Below is a listing; restate from it, character for character, the lines beginning at the line holding "Recreate this object" and ending at the line holding "the -Y side.", both included.

[start DATASET ROWS]

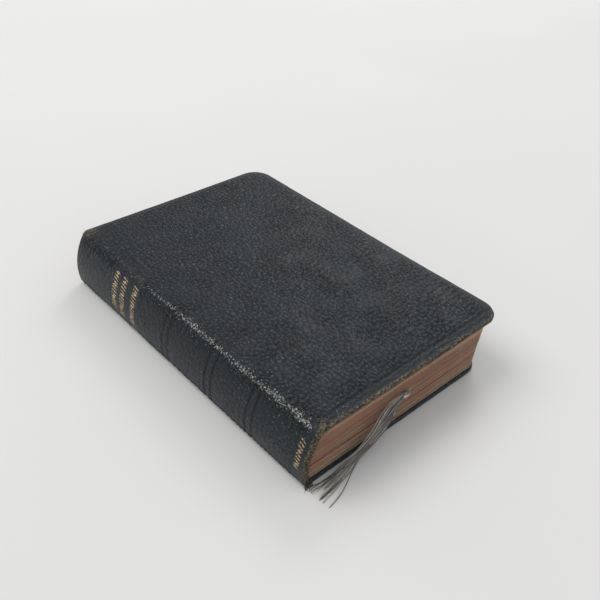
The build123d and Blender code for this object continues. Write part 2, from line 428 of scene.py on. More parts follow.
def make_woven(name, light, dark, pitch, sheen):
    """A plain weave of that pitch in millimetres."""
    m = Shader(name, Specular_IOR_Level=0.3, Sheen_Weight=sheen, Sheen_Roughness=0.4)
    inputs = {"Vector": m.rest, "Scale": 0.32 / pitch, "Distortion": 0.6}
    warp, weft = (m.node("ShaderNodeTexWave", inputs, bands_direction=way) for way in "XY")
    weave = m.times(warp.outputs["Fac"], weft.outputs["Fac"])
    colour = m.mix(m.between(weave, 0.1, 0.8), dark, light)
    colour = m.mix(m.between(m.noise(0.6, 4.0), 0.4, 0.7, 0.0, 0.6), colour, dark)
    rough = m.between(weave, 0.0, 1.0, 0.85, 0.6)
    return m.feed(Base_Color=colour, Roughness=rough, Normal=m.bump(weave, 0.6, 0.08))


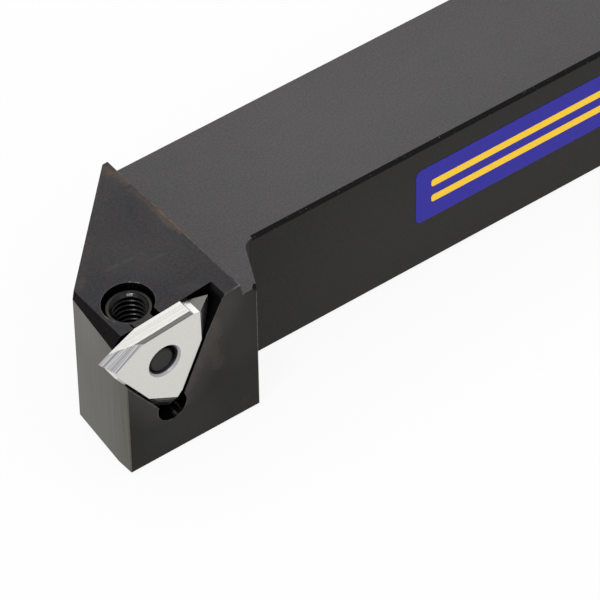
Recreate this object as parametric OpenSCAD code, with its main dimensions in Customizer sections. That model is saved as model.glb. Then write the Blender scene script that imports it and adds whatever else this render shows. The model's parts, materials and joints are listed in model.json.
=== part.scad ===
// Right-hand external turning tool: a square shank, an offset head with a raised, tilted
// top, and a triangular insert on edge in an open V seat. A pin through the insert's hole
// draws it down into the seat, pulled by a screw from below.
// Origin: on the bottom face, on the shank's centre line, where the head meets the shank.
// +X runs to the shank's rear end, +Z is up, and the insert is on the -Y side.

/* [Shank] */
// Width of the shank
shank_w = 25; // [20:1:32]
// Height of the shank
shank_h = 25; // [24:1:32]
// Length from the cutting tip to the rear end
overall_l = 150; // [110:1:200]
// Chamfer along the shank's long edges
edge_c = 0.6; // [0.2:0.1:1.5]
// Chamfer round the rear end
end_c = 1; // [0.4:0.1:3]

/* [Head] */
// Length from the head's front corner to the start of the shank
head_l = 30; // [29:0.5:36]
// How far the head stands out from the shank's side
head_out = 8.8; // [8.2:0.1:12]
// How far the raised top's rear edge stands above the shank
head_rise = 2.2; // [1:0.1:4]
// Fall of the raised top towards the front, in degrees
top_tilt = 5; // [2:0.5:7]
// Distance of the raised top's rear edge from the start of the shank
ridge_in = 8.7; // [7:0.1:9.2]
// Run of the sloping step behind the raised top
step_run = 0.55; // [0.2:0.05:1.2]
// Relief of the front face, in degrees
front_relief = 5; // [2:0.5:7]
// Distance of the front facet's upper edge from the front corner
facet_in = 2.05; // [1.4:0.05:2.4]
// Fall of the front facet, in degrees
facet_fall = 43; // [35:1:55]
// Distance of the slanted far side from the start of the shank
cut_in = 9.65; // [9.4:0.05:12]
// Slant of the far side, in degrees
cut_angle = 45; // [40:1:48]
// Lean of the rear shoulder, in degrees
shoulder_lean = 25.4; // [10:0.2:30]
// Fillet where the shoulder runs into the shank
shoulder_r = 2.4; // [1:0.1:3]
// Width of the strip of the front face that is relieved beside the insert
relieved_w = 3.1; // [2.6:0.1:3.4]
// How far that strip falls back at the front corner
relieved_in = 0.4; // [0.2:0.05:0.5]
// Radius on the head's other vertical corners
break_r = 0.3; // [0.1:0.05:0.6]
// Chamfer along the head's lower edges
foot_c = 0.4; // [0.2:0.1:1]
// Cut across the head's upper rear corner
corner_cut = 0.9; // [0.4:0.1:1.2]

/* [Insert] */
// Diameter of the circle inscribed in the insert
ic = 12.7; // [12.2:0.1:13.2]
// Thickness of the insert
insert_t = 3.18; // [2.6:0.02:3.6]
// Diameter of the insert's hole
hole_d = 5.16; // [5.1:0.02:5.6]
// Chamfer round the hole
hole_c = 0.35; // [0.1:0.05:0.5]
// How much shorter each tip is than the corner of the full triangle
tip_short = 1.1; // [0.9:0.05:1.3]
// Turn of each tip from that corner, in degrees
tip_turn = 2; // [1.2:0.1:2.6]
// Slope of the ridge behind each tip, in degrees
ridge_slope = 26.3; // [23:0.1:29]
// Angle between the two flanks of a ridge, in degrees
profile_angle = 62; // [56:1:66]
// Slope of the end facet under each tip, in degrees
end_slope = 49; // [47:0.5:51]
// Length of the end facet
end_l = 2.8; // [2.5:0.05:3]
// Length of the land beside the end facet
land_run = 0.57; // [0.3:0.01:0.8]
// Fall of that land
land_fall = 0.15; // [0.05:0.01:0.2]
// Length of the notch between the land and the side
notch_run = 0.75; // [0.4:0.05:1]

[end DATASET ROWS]

CORRECT ANSWER:
Recreate this object as parametric OpenSCAD code, with its main dimensions in Customizer sections. That model is saved as model.glb. Then write the Blender scene script that imports it and adds whatever else this render shows. The model's parts, materials and joints are listed in model.json.
=== part.scad ===
// Right-hand external turning tool: a square shank, an offset head with a raised, tilted
// top, and a triangular insert on edge in an open V seat. A pin through the insert's hole
// draws it down into the seat, pulled by a screw from below.
// Origin: on the bottom face, on the shank's centre line, where the head meets the shank.
// +X runs to the shank's rear end, +Z is up, and the insert is on the -Y side.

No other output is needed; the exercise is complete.